Lest we forget, readers who pay taxes and vote within the Mendocino Healthcare District may want to remember the annual payments still owed by our local hospital as part of its exit from bankruptcy: In 2017: $1,638,595; in 2018: $1,547,177; 2019: $1,635,794; 2020: $1,420,742; 2021: $1,118,864; 2022: $1,113,921; 2023: $861,216; and in 2024: $857,654.

That adds up to $10,193,961. Keep in mind that the hospital district is required to have a new hospital facility in place before the start of the year 2030. At that well kept secret of a meeting on April Fool's Day, MCDH Board counsel John Ruprecht said, in regard to a topic centered around strategic planning, “There's no way this district can afford to build a new hospital at this time. It's not going to happen.”

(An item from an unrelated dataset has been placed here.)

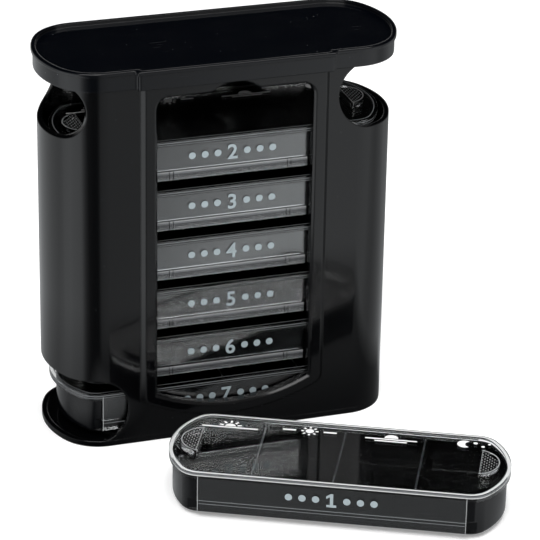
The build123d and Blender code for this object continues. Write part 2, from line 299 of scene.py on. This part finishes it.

That might be conclusion enough, but let's add former MCDH Board member Patricia Jauregui-Darland's observations concerning CFO Sturgeon's March Finance Report to the mix. “This Report should be labeled 'Eight Months (YTD) [Year To Date] February 28, 2017.' This far into the fiscal year it is important to make year-over-year actual comparisons and not to compare to budget-only real numbers.”

Ms. Jauregui-Darland questioned Sturgeon's line item “Total Services Revenues,” noting, “Total patient service revenues has increased $6,182,563 or $6.2M for FY [fiscal year] [20]17. That is a very large increase. How much was related to charge increases vs. volume increases?”

Going on she cites, “The net patient service revenues have decreased $364,282 for FY17. This means all of the $6.2M of additional bill gross patient service revenue for FY17 was written off and even an additional $364, 282. Where did the 6.2M go? Was it all written off and if so why? I can see the $1,386,217 or $1.4M negative swing in the Bad Debts (from Page 6 of the Finance Report if readers have obtained copies of the voluminous March 30th MCDH Board meeting agenda packet).”

Jauregui-Darland asks two more questions: “What was the justification for the additional $4.8M write-off? Has there been a significant change in the payor mix?”

Jauregui-Darland had more queries about operating expenses. Her notes about the entirety of the Finance Report include these terse comments: “It appears that not $1 has dropped to Net Rev [enue]. I haven't seen anything like this in years! This is shocking and alarming.”

Her final thought, after questions concerning the hospital's potential large cash outflows in the current final quarter of the fiscal year, “Where is the money going to come from?”

By May we should be able to delve further into why Sturgeon's numbers are unconvincing and whether or not the Help II loan application actually gets approved.

2 Comments

  1. John Kriege April 5, 2017

    Looked at the latest annual financial report filed with OSHPD, for the year ended 6/30/2016. The income statement shows gross revenue and deductions from revenue (“writeoffs”) pretty consistent for that year and the year before. The big increases reported to the board for the first eight months of this fiscal year may be overstatements of both numbers. Gross revenue is a squishy number, supposed to be based on “full-established rates”, or prices, that nobody really pays. Would need to look at whether utilization, and expenses, also changed for this year.

  2. Joan Hansen April 9, 2017

    It seems obvious to me that O.B. is financially failing because the payments are funded by Medical. The hospital is paying high salaries for professional rent a staff services. The proof is in the money lost each year. Since this is unsustainable the only solution is to close the department.